Other challenges include the lack of standardization in portfolio carbon accounting and the lack of EMS sophistication, which can make it difficult to get the required data and act upon it.
Building certifications such as LEED and WELL Health-Safety are also essential to providing investors with a sense of how advanced a building is, and what it would take to bring it to the next level.
The case for proptech
“One of the things that could be a really interesting move for building owners would be to certify their sharing data from their buildings in an open way, because we’ve found that the more we can aggregate data, the more useful it can become in terms of helping to shape the future or applying lessons learned, in some instances, across other buildings,” Humphries said.
Arup recently conducted a study in collaboration with the UK’s Open Data Institute to examine industries which have openly shared data. The shipping industry, for example, started sharing its safety data, which resulted in a reduction in spills, accidents and fires.

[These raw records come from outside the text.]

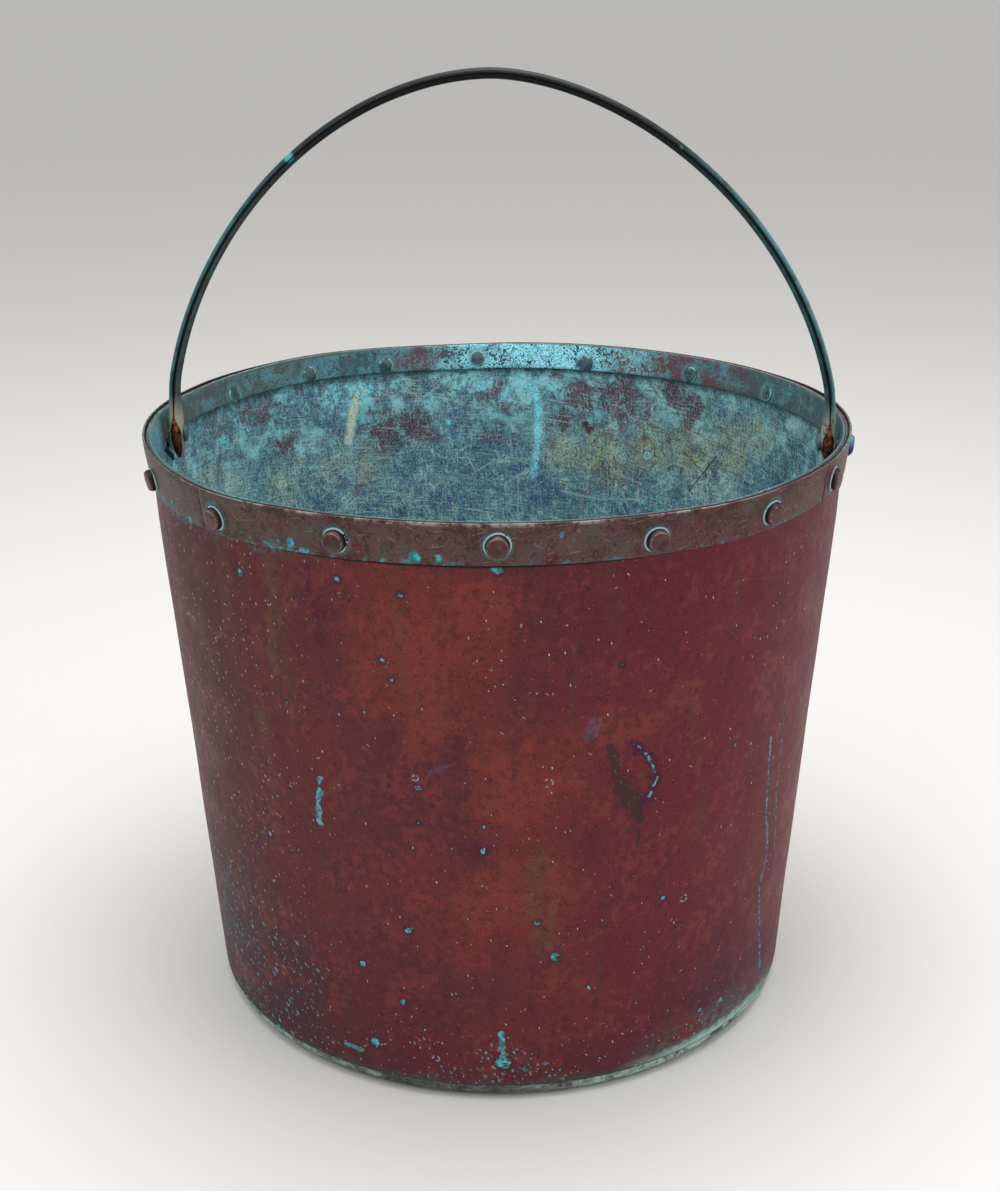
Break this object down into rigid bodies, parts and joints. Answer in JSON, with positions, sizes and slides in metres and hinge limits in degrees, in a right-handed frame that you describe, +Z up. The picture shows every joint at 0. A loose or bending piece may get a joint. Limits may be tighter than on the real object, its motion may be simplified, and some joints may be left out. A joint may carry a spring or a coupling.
{
  "type": "copper bucket",
  "caption": "Tapered open copper bucket with a riveted band round its rim and an arched swinging bail, dark and tarnished outside, green inside",
  "frame": {"origin": "middle of the foot, on the surface that the bucket stands on", "axes": "+Z up out of the bucket's mouth, X through the two pivots of the bail, -Y towards the front"},
  "size_m": [0.403, 0.4032, 0.5279],
  "materials": {
    "wall_copper": "red brown oxide outside with green spots, green and brown tarnish inside",
    "base_copper": "green tarnish, pale round its corner",
    "band_copper": "brown oxide, worn edges",
    "inner_band_copper": "blue green and brown tarnish",
    "rivet_copper": "brown oxide with pale green rings at the foot",
    "bail_copper": "dark brown oxide on top, blue green legs",
    "bail_iron": "flaking orange brown rust"
  },
  "bodies": {
    "bucket": {"wall": "wall_copper", "base": "base_copper", "rim_band_front": "band_copper", "rim_band_back": "band_copper", "ear_strap_left": "band_copper", "ear_strap_right": "band_copper", "inner_band": "inner_band_copper", "rim_rivet_01": "rivet_copper", "rim_rivet_02": "rivet_copper", "rim_rivet_03": "rivet_copper", "rim_rivet_04": "rivet_copper", "rim_rivet_05": "rivet_copper", "rim_rivet_06": "rivet_copper", "rim_rivet_07": "rivet_copper", "rim_rivet_08": "rivet_copper", "rim_rivet_09": "rivet_copper", "rim_rivet_10": "rivet_copper", "rim_rivet_11": "rivet_copper", "rim_rivet_12": "rivet_copper", "rim_rivet_13": "rivet_copper", "rim_rivet_14": "rivet_copper", "pivot_rivet_left": "rivet_copper", "pivot_rivet_right": "rivet_copper"},
    "bail": {"bail_sheath": "bail_copper", "bail_core": "bail_iron"}
  },
  "joints": [
    {"name": "bail_swing", "type": "hinge", "parent": "bucket", "child": "bail", "pos_m": [0, 0, 0.3245], "axis": [1, 0, 0], "range_deg": [-82, 82]}
  ]
}
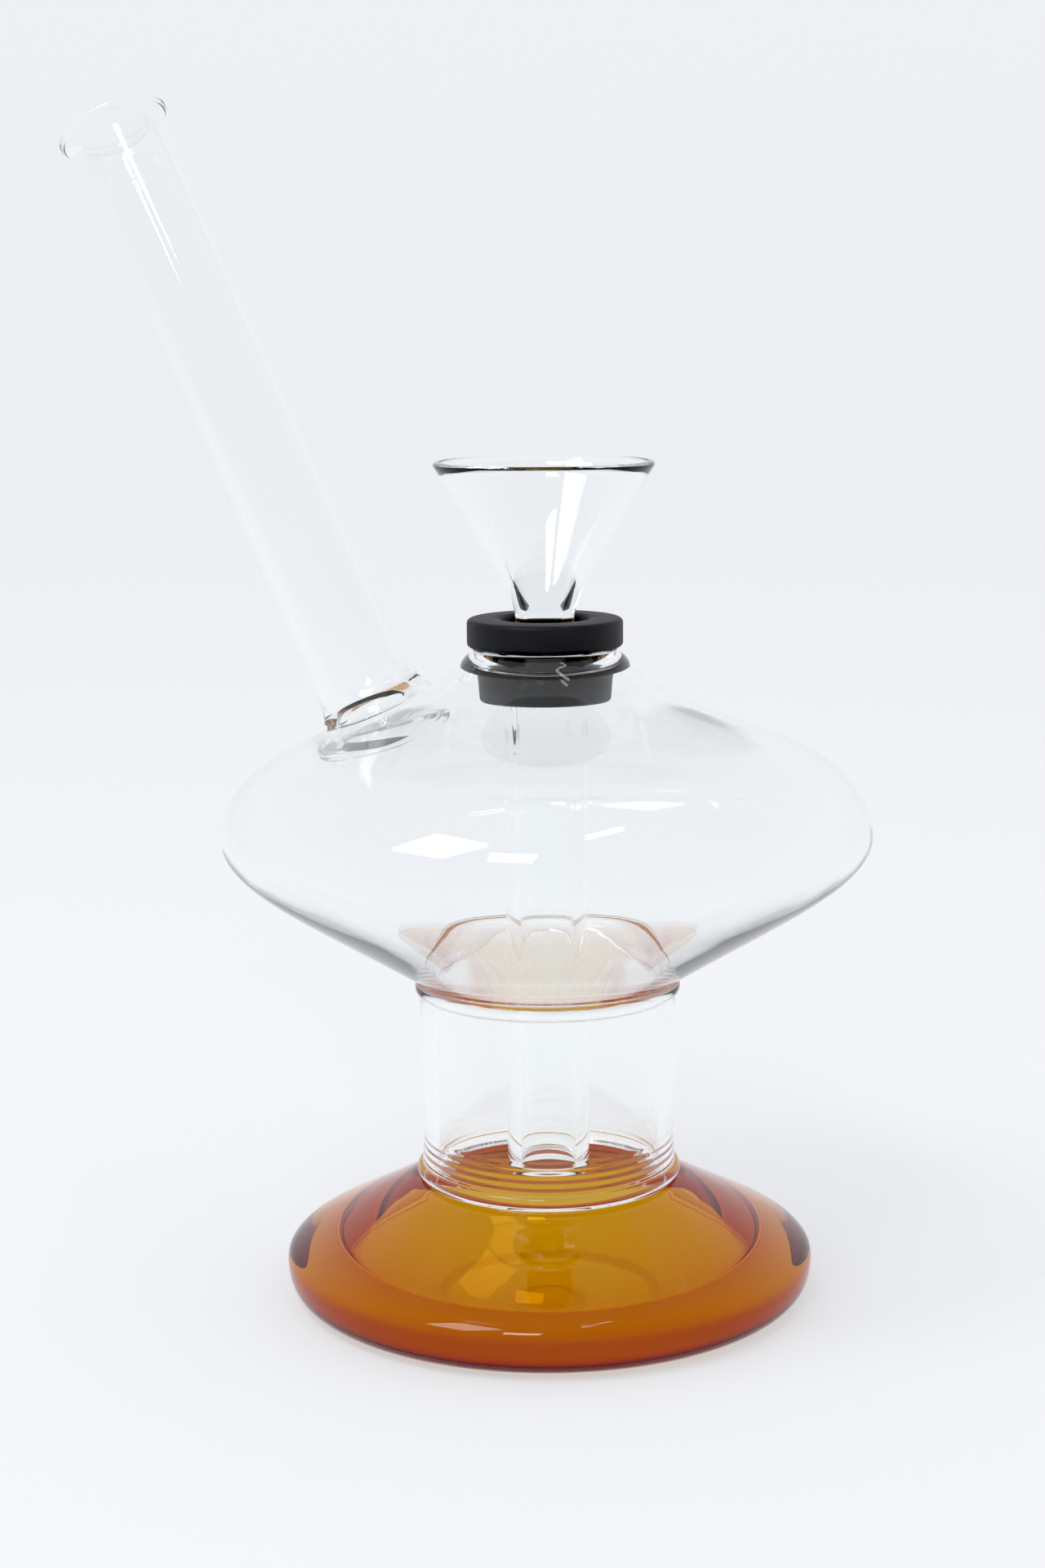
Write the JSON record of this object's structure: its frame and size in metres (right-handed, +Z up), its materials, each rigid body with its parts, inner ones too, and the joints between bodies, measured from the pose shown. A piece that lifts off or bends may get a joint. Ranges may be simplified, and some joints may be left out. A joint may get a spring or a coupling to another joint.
{
  "type": "glass water pipe",
  "caption": "Small flame-worked glass water pipe with amber foot, saucer chamber, leaning mouthpiece and a lift-out bowl slide in a rubber grommet.",
  "frame": {"origin": "middle of the foot's flat underside, on the vessel's axis", "axes": "+Z up along the vessel's axis, which is also the axis of the slide; the mouthpiece leans up toward -X and +Y; +X and +Y complete a right-handed frame"},
  "size_m": [0.1217, 0.1021, 0.1764],
  "materials": {
    "clear_glass": "clear polished borosilicate glass",
    "amber_glass": "deep amber borosilicate glass, fire polished",
    "black_rubber": "matt moulded rubber"
  },
  "bodies": {
    "vessel": {"base_foot": "amber_glass", "foot_seam_ring": "clear_glass", "neck_tube": "clear_glass", "chamber_seam_ring": "clear_glass", "saucer_chamber": "clear_glass", "collar_lip": "clear_glass", "mouthpiece_bead": "clear_glass", "mouthpiece_tube": "clear_glass", "mouthpiece_flare": "clear_glass"},
    "grommet": {"rubber_grommet": "black_rubber"},
    "slide": {"downstem_tube": "clear_glass", "bowl_cone": "clear_glass"}
  },
  "joints": [
    {"name": "slide_turn", "type": "hinge", "parent": "vessel", "child": "grommet", "pos_m": [0, 0, 0.0937], "axis": [0, 0, 1], "continuous": true},
    {"name": "slide_lift", "type": "slide", "parent": "grommet", "child": "slide", "axis": [0, 0, 1], "range_m": [0, 0.085]}
  ]
}
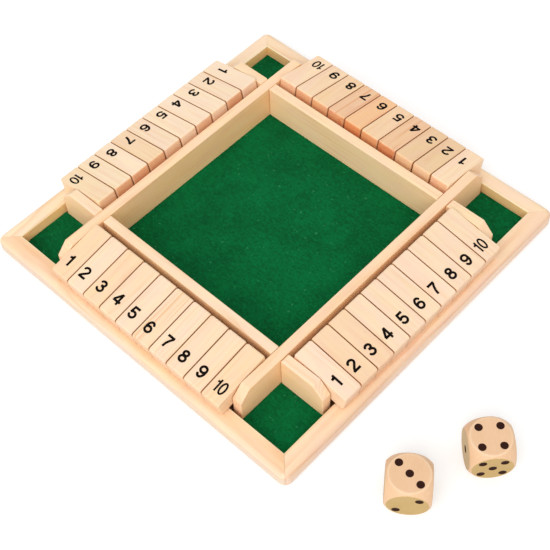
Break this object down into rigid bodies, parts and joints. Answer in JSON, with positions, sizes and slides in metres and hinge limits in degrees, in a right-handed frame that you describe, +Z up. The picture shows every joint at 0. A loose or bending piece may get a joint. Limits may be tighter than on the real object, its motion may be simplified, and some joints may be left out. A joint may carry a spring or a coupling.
{
  "type": "shut the box game",
  "caption": "Square wooden tray game with a felt-lined dice well, rows of numbered flip tiles on rods along its sides, clipped dividers, a rounded rail and loose rounded dice.",
  "frame": {"origin": "centre of the board's flat underside", "axes": "+Z up; +X from the tray's centre towards the east side, past which the dice stand; +Y towards the north side"},
  "size_m": [0.4042, 0.3, 0.0378],
  "materials": {
    "frame_wood": "smooth clear lacquer",
    "tile_wood": "smooth clear lacquer, printed black numbers",
    "plywood": "sanded",
    "green_felt": "short napped felt",
    "rod_steel": "drawn wire",
    "die_wood": "polished, dark painted pips"
  },
  "bodies": {
    "board": {"rail_south": "frame_wood", "rail_east": "frame_wood", "rail_north": "frame_wood", "rail_west": "frame_wood", "wall_south": "frame_wood", "wall_east": "frame_wood", "wall_north": "frame_wood", "wall_west": "frame_wood", "divider_northeast": "frame_wood", "divider_southeast": "frame_wood", "divider_northwest": "frame_wood", "divider_southwest": "frame_wood", "rod_south": "rod_steel", "rod_east": "rod_steel", "rod_north": "rod_steel", "rod_west": "rod_steel", "base_panel": "plywood", "felt": "green_felt"},
    "tile_south_1": {"tile_south_1": "tile_wood"},
    "tile_south_2": {"tile_south_2": "tile_wood"},
    "tile_south_3": {"tile_south_3": "tile_wood"},
    "tile_south_4": {"tile_south_4": "tile_wood"},
    "tile_south_5": {"tile_south_5": "tile_wood"},
    "tile_south_6": {"tile_south_6": "tile_wood"},
    "tile_south_7": {"tile_south_7": "tile_wood"},
    "tile_south_8": {"tile_south_8": "tile_wood"},
    "tile_south_9": {"tile_south_9": "tile_wood"},
    "tile_south_10": {"tile_south_10": "tile_wood"},
    "tile_east_1": {"tile_east_1": "tile_wood"},
    "tile_east_2": {"tile_east_2": "tile_wood"},
    "tile_east_3": {"tile_east_3": "tile_wood"},
    "tile_east_4": {"tile_east_4": "tile_wood"},
    "tile_east_5": {"tile_east_5": "tile_wood"},
    "tile_east_6": {"tile_east_6": "tile_wood"},
    "tile_east_7": {"tile_east_7": "tile_wood"},
    "tile_east_8": {"tile_east_8": "tile_wood"},
    "tile_east_9": {"tile_east_9": "tile_wood"},
    "tile_east_10": {"tile_east_10": "tile_wood"},
    "tile_north_1": {"tile_north_1": "tile_wood"},
    "tile_north_2": {"tile_north_2": "tile_wood"},
    "tile_north_3": {"tile_north_3": "tile_wood"},
    "tile_north_4": {"tile_north_4": "tile_wood"},
    "tile_north_5": {"tile_north_5": "tile_wood"},
    "tile_north_6": {"tile_north_6": "tile_wood"},
    "tile_north_7": {"tile_north_7": "tile_wood"},
    "tile_north_8": {"tile_north_8": "tile_wood"},
    "tile_north_9": {"tile_north_9": "tile_wood"},
    "tile_north_10": {"tile_north_10": "tile_wood"},
    "tile_west_1": {"tile_west_1": "tile_wood"},
    "tile_west_2": {"tile_west_2": "tile_wood"},
    "tile_west_3": {"tile_west_3": "tile_wood"},
    "tile_west_4": {"tile_west_4": "tile_wood"},
    "tile_west_5": {"tile_west_5": "tile_wood"},
    "tile_west_6": {"tile_west_6": "tile_wood"},
    "tile_west_7": {"tile_west_7": "tile_wood"},
    "tile_west_8": {"tile_west_8": "tile_wood"},
    "tile_west_9": {"tile_west_9": "tile_wood"},
    "tile_west_10": {"tile_west_10": "tile_wood"},
    "die_south": {"die_south": "die_wood"},
    "die_east": {"die_east": "die_wood"}
  },
  "joints": [
    {"name": "tile_south_1_flip", "type": "hinge", "parent": "board", "child": "tile_south_1", "pos_m": [-0.07722, -0.10345, 0.0297], "axis": [-1, 0, 0], "range_deg": [0, 114.5]},
    {"name": "tile_south_2_flip", "type": "hinge", "parent": "board", "child": "tile_south_2", "pos_m": [-0.06006, -0.10345, 0.0297], "axis": [-1, 0, 0], "range_deg": [0, 114.5]},
    {"name": "tile_south_3_flip", "type": "hinge", "parent": "board", "child": "tile_south_3", "pos_m": [-0.0429, -0.10345, 0.0297], "axis": [-1, 0, 0], "range_deg": [0, 114.5]},
    {"name": "tile_south_4_flip", "type": "hinge", "parent": "board", "child": "tile_south_4", "pos_m": [-0.02574, -0.10345, 0.0297], "axis": [-1, 0, 0], "range_deg": [0, 114.5]},
    {"name": "tile_south_5_flip", "type": "hinge", "parent": "board", "child": "tile_south_5", "pos_m": [-0.00858, -0.10345, 0.0297], "axis": [-1, 0, 0], "range_deg": [0, 114.5]},
    {"name": "tile_south_6_flip", "type": "hinge", "parent": "board", "child": "tile_south_6", "pos_m": [0.00858, -0.10345, 0.0297], "axis": [-1, 0, 0], "range_deg": [0, 114.5]},
    {"name": "tile_south_7_flip", "type": "hinge", "parent": "board", "child": "tile_south_7", "pos_m": [0.02574, -0.10345, 0.0297], "axis": [-1, 0, 0], "range_deg": [0, 114.5]},
    {"name": "tile_south_8_flip", "type": "hinge", "parent": "board", "child": "tile_south_8", "pos_m": [0.0429, -0.10345, 0.0297], "axis": [-1, 0, 0], "range_deg": [0, 114.5]},
    {"name": "tile_south_9_flip", "type": "hinge", "parent": "board", "child": "tile_south_9", "pos_m": [0.06006, -0.10345, 0.0297], "axis": [-1, 0, 0], "range_deg": [0, 114.5]},
    {"name": "tile_south_10_flip", "type": "hinge", "parent": "board", "child": "tile_south_10", "pos_m": [0.07722, -0.10345, 0.0297], "axis": [-1, 0, 0], "range_deg": [0, 114.5]},
    {"name": "tile_east_1_flip", "type": "hinge", "parent": "board", "child": "tile_east_1", "pos_m": [0.10345, -0.07722, 0.0297], "axis": [0, -1, 0], "range_deg": [0, 114.5]},
    {"name": "tile_east_2_flip", "type": "hinge", "parent": "board", "child": "tile_east_2", "pos_m": [0.10345, -0.06006, 0.0297], "axis": [0, -1, 0], "range_deg": [0, 114.5]},
    {"name": "tile_east_3_flip", "type": "hinge", "parent": "board", "child": "tile_east_3", "pos_m": [0.10345, -0.0429, 0.0297], "axis": [0, -1, 0], "range_deg": [0, 114.5]},
    {"name": "tile_east_4_flip", "type": "hinge", "parent": "board", "child": "tile_east_4", "pos_m": [0.10345, -0.02574, 0.0297], "axis": [0, -1, 0], "range_deg": [0, 114.5]},
    {"name": "tile_east_5_flip", "type": "hinge", "parent": "board", "child": "tile_east_5", "pos_m": [0.10345, -0.00858, 0.0297], "axis": [0, -1, 0], "range_deg": [0, 114.5]},
    {"name": "tile_east_6_flip", "type": "hinge", "parent": "board", "child": "tile_east_6", "pos_m": [0.10345, 0.00858, 0.0297], "axis": [0, -1, 0], "range_deg": [0, 114.5]},
    {"name": "tile_east_7_flip", "type": "hinge", "parent": "board", "child": "tile_east_7", "pos_m": [0.10345, 0.02574, 0.0297], "axis": [0, -1, 0], "range_deg": [0, 114.5]},
    {"name": "tile_east_8_flip", "type": "hinge", "parent": "board", "child": "tile_east_8", "pos_m": [0.10345, 0.0429, 0.0297], "axis": [0, -1, 0], "range_deg": [0, 114.5]},
    {"name": "tile_east_9_flip", "type": "hinge", "parent": "board", "child": "tile_east_9", "pos_m": [0.10345, 0.06006, 0.0297], "axis": [0, -1, 0], "range_deg": [0, 114.5]},
    {"name": "tile_east_10_flip", "type": "hinge", "parent": "board", "child": "tile_east_10", "pos_m": [0.10345, 0.07722, 0.0297], "axis": [0, -1, 0], "range_deg": [0, 114.5]},
    {"name": "tile_north_1_flip", "type": "hinge", "parent": "board", "child": "tile_north_1", "pos_m": [0.07722, 0.10345, 0.0297], "axis": [1, 0, 0], "range_deg": [0, 114.5]},
    {"name": "tile_north_2_flip", "type": "hinge", "parent": "board", "child": "tile_north_2", "pos_m": [0.06006, 0.10345, 0.0297], "axis": [1, 0, 0], "range_deg": [0, 114.5]},
    {"name": "tile_north_3_flip", "type": "hinge", "parent": "board", "child": "tile_north_3", "pos_m": [0.0429, 0.10345, 0.0297], "axis": [1, 0, 0], "range_deg": [0, 114.5]},
    {"name": "tile_north_4_flip", "type": "hinge", "parent": "board", "child": "tile_north_4", "pos_m": [0.02574, 0.10345, 0.0297], "axis": [1, 0, 0], "range_deg": [0, 114.5]},
    {"name": "tile_north_5_flip", "type": "hinge", "parent": "board", "child": "tile_north_5", "pos_m": [0.00858, 0.10345, 0.0297], "axis": [1, 0, 0], "range_deg": [0, 114.5]},
    {"name": "tile_north_6_flip", "type": "hinge", "parent": "board", "child": "tile_north_6", "pos_m": [-0.00858, 0.10345, 0.0297], "axis": [1, 0, 0], "range_deg": [0, 114.5]},
    {"name": "tile_north_7_flip", "type": "hinge", "parent": "board", "child": "tile_north_7", "pos_m": [-0.02574, 0.10345, 0.0297], "axis": [1, 0, 0], "range_deg": [0, 114.5]},
    {"name": "tile_north_8_flip", "type": "hinge", "parent": "board", "child": "tile_north_8", "pos_m": [-0.0429, 0.10345, 0.0297], "axis": [1, 0, 0], "range_deg": [0, 114.5]},
    {"name": "tile_north_9_flip", "type": "hinge", "parent": "board", "child": "tile_north_9", "pos_m": [-0.06006, 0.10345, 0.0297], "axis": [1, 0, 0], "range_deg": [0, 114.5]},
    {"name": "tile_north_10_flip", "type": "hinge", "parent": "board", "child": "tile_north_10", "pos_m": [-0.07722, 0.10345, 0.0297], "axis": [1, 0, 0], "range_deg": [0, 114.5]},
    {"name": "tile_west_1_flip", "type": "hinge", "parent": "board", "child": "tile_west_1", "pos_m": [-0.10345, 0.07722, 0.0297], "axis": [0, 1, 0], "range_deg": [0, 114.5]},
    {"name": "tile_west_2_flip", "type": "hinge", "parent": "board", "child": "tile_west_2", "pos_m": [-0.10345, 0.06006, 0.0297], "axis": [0, 1, 0], "range_deg": [0, 114.5]},
    {"name": "tile_west_3_flip", "type": "hinge", "parent": "board", "child": "tile_west_3", "pos_m": [-0.10345, 0.0429, 0.0297], "axis": [0, 1, 0], "range_deg": [0, 114.5]},
    {"name": "tile_west_4_flip", "type": "hinge", "parent": "board", "child": "tile_west_4", "pos_m": [-0.10345, 0.02574, 0.0297], "axis": [0, 1, 0], "range_deg": [0, 114.5]},
    {"name": "tile_west_5_flip", "type": "hinge", "parent": "board", "child": "tile_west_5", "pos_m": [-0.10345, 0.00858, 0.0297], "axis": [0, 1, 0], "range_deg": [0, 114.5]},
    {"name": "tile_west_6_flip", "type": "hinge", "parent": "board", "child": "tile_west_6", "pos_m": [-0.10345, -0.00858, 0.0297], "axis": [0, 1, 0], "range_deg": [0, 114.5]},
    {"name": "tile_west_7_flip", "type": "hinge", "parent": "board", "child": "tile_west_7", "pos_m": [-0.10345, -0.02574, 0.0297], "axis": [0, 1, 0], "range_deg": [0, 114.5]},
    {"name": "tile_west_8_flip", "type": "hinge", "parent": "board", "child": "tile_west_8", "pos_m": [-0.10345, -0.0429, 0.0297], "axis": [0, 1, 0], "range_deg": [0, 114.5]},
    {"name": "tile_west_9_flip", "type": "hinge", "parent": "board", "child": "tile_west_9", "pos_m": [-0.10345, -0.06006, 0.0297], "axis": [0, 1, 0], "range_deg": [0, 114.5]},
    {"name": "tile_west_10_flip", "type": "hinge", "parent": "board", "child": "tile_west_10", "pos_m": [-0.10345, -0.07722, 0.0297], "axis": [0, 1, 0], "range_deg": [0, 114.5]},
    {"name": "die_south_lift", "type": "slide", "parent": "board", "child": "die_south", "axis": [0, 0, 1], "range_m": [0, 0.04]},
    {"name": "die_east_lift", "type": "slide", "parent": "board", "child": "die_east", "axis": [0, 0, 1], "range_m": [0, 0.04]}
  ]
}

“It’s obvious, but what’s measured gets improved,” said Villemain. “We typically see a 15-20 per cent reduction happening in, for example, energy consumption.”
Proptech offers many opportunities in collecting and making sense of building data.
“According to EY research, more than 60 per cent of real estate owners look for two things,” Sridharan said. “One is efficient operations and the second is reducing cost. They have to do both at the same time, so that’s the perfect setting for proptech to enter.”
In building operations “digitization is key”, he added. The dynamic aspects of the building can be challenging, which makes the use of proptech especially important.
Sridharan points out as things change and the pandemic evolves, property owners need to ascertain how reusable or scalable the technology is. He suggests creating a digital version – or “twin” – of an asset and running analytics to help predict future outcomes.
Adding AI into the mix
He also points to AI as a potential solution. “Once you have data, once you have a digital twin at your disposal, the modelling and analytics have to leverage AI techniques,” he said. “So, for example, when a person checks into a facility or asset, how is that asset going to behave in the eyes of the person who is entering?”
Companies can use technology to create models of how buildings “embrace” people as they enter. A digital twin recreates both the static and dynamic attributes of a building to create a holistic picture, which is “almost a simulation” of what one would experience when walking in to a building.
Making a digital twin behave using a set of algorithms allows the system to react to the questions asked by asset managers.
“If you had a digital twin of your car, you’d be getting rid of the owner’s manual,” Humphries noted. “But with a building, which is so much more complex and has so many more intricate features, the digital twin is really a tool that will enable the evolution of the way buildings are managed and operated.”
He also pointed out digital models can be put to multiple uses, from seeing how a pandemic might impact the way people line up for elevators in lobbies, to how different adjustments to blinds, or the operation of mechanical equipment can impact building energy performance.
“It’s like having the capability to run a whole bunch of different scenarios virtually and see what the impacts are, and then implement changes in your asset as you go forward,” he said. “The ability to do that is going to open up millions of different doors.”
Data generated by systems and appliances could be analyzed for patterns.
“The digital twin coupled with AI is going to be a paradigm shift in terms of the way buildings are operated and the opportunity for building operators to change and evolve their buildings over time in a smart, logical way,” Humphries said.